Tuesday morning, district officials said that “after hours of investigation and cooperation from social media outlets, there is no evidence of a credible threat to San Marcos High School.”

The rumors began circulating on Snapchat, according to San Diego County sheriff’s Sgt. Daniel Deese.

“Detectives investigated the threats and found images and wording related to a recent arrest in South Carolina regarding a school shooting threat,” the sergeant said. “With cooperation from the social media outlet, it appears there were no specific threats targeting San Marcos High School, but images from the South Carolina incident were reposted.”

In a follow-up message on Facebook, the district said “the rumor was based on a photo of a freshman in South Carolina who posted a threat last week. Kids saw it in our district and reported it to authorities.”

The South Carolina incident in question appeared to be a posting made by a high school student there following last week’s shooting in Parkland, Florida, which left 17 people dead at Marjory Stoneman Douglas High School. In the hours after the deadly Florida shooting, the South Carolina ninth-grader posted a photograph of himself wearing a mask and holding what appeared to be an assault rifle with the caption “Round 2 of Florida tomorrow.” According to local media reports, that student was arrested and the weapon in the photo was determined to be an Airsoft pellet gun that looked like an assault rifle.

District officials in San Marcos thanked the community members who reported the potential threat and said the incident was handled as it should have been.

“Both our staff and law enforcement responded as we would expect in these circumstances,” the district said in a Facebook post. “We want all of our students to be safe and carry on with their education.”

Not all parents were happy with the district’s response to the incident.

Before the full explanation was given as to the threat, dozens of parents said on Facebook they would keep their children home from school. Other parents demanded more transparency once an explanation was given and said the district’s notifications Monday night only served to spread alarm.

“Your calls and emails caused district wide panic and fear,” parent Tracy Faris wrote in a response to the district on Facebook.

“I am extremely upset with how this entire thing was handled in the district!” wrote parent Kelley Crawford Kerscher on Facebook. “School should have been canceled today. In light of everything going on in schools these days, this year, you can’t invoke that kind of fear into parents and students throughout the district and then say, `false alarm, all good … see you soon.”‘

The shooting scare came at a particularly sensitive time less than a week after the deadly Florida shooting. It also came during the same school year during which a series of threats rocked the Poway Unified School District.

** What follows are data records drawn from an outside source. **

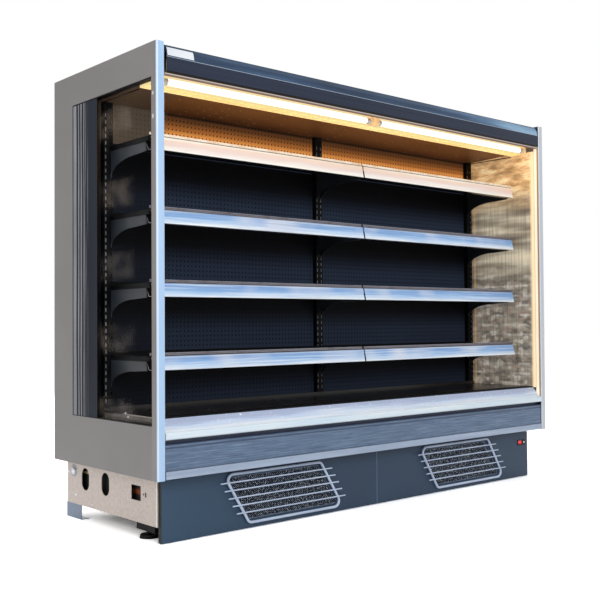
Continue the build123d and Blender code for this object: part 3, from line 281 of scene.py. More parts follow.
def post_metal():
    """Pale blue front face, partly a painted sky reflection; sides painted like the end wall;
    painted lamp glow and painted shade on the inner sides.
    """
    material, tree = start("post_metal")
    x, y, z = axes(tree)
    out = math_node(tree, "ABSOLUTE", x)
    drift = noise(tree, (2, 2, 0.5), 3, 4)

    # The front face: pale blue, partly a painted sky reflection, greyer on the right, with painted
    # highlights along both edges
    front = two_tones(tree, drift, (168, 204, 244), (186, 218, 252))
    front = mix(tree, math_node(tree, "GREATER_THAN", x, 0.0), front, (206, 212, 222))
    edge_highlights = either(
        tree, within(tree, out, 1.2805, 1.2860, 0.001), within(tree, out, 1.2502, 1.2540, 0.001),
    )
    front = mix(tree, edge_highlights, front, (232, 242, 252))

    # The outer side, with the bright ends of two studs
    side = two_tones(tree, drift, (112, 107, 106), (124, 119, 117))
    stud_heights = either(
        tree, within(tree, z, 1.7700, 1.7820, 0.002), within(tree, z, 1.6770, 1.6930, 0.002),
    )
    studs = times(tree, within(tree, y, -0.4120, -0.4040, 0.002), stud_heights)
    side = mix(tree, studs, side, (228, 222, 214))

    # The inner side: painted lamp light from the front edge to the back one, painted shade below
    # the deck and above the lamps
    inner = ramp(
        tree, spread(tree, y, 0, 1, (FRONT, POST_BACK)),
        [(0.0, (150, 150, 158)), (0.12, (226, 206, 182)), (0.24, (120, 88, 64)),
         (0.36, (168, 120, 80)), (0.5, (255, 246, 226)), (0.9, (255, 240, 208)),
         (1.0, (206, 160, 108))],
    )
    inner = mix(tree, spread(tree, z, 1, 0, (0.440, 0.446)), inner, (10, 10, 12))
    inner = mix(tree, spread(tree, z, 0, 1, (1.862, 1.868)), inner, (16, 20, 28))

    inside = math_node(tree, "LESS_THAN", out, 1.2504)
    side = mix(tree, inside, side, inner)
    behind = spread(tree, y, 0, 1, (-0.4285, -0.4270))
    # The inner sides also shine with the painted lamp light as glow
    return coat(
        material, mix(tree, behind, front, side), spread(tree, drift, 0.3, 0.4),
        bump(tree, noise(tree, (6, 6, 0.6), 500, 2), 0.03),
        glow=times(tree, inside, behind, 0.45),
    )


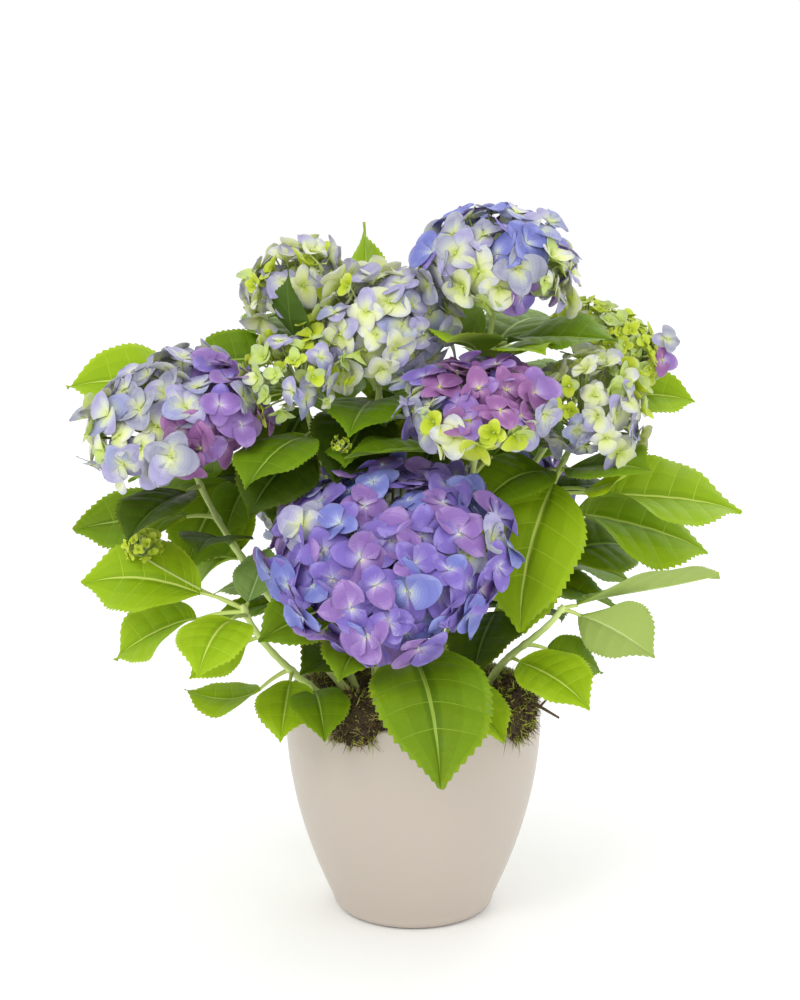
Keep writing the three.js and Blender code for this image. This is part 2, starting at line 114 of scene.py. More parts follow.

In early October, a student at Poway High School texted friends that “there would be a shooting at the school” and posted an image of the conversation on social media, though authorities investigated the claim and ultimately said the threat was unfounded. Roughly two weeks after that threat, near the end of October, students at Meadowbrook Middle School in Poway were found on consecutive days to be carrying “hit lists” containing the names of classmates and faculty at the school.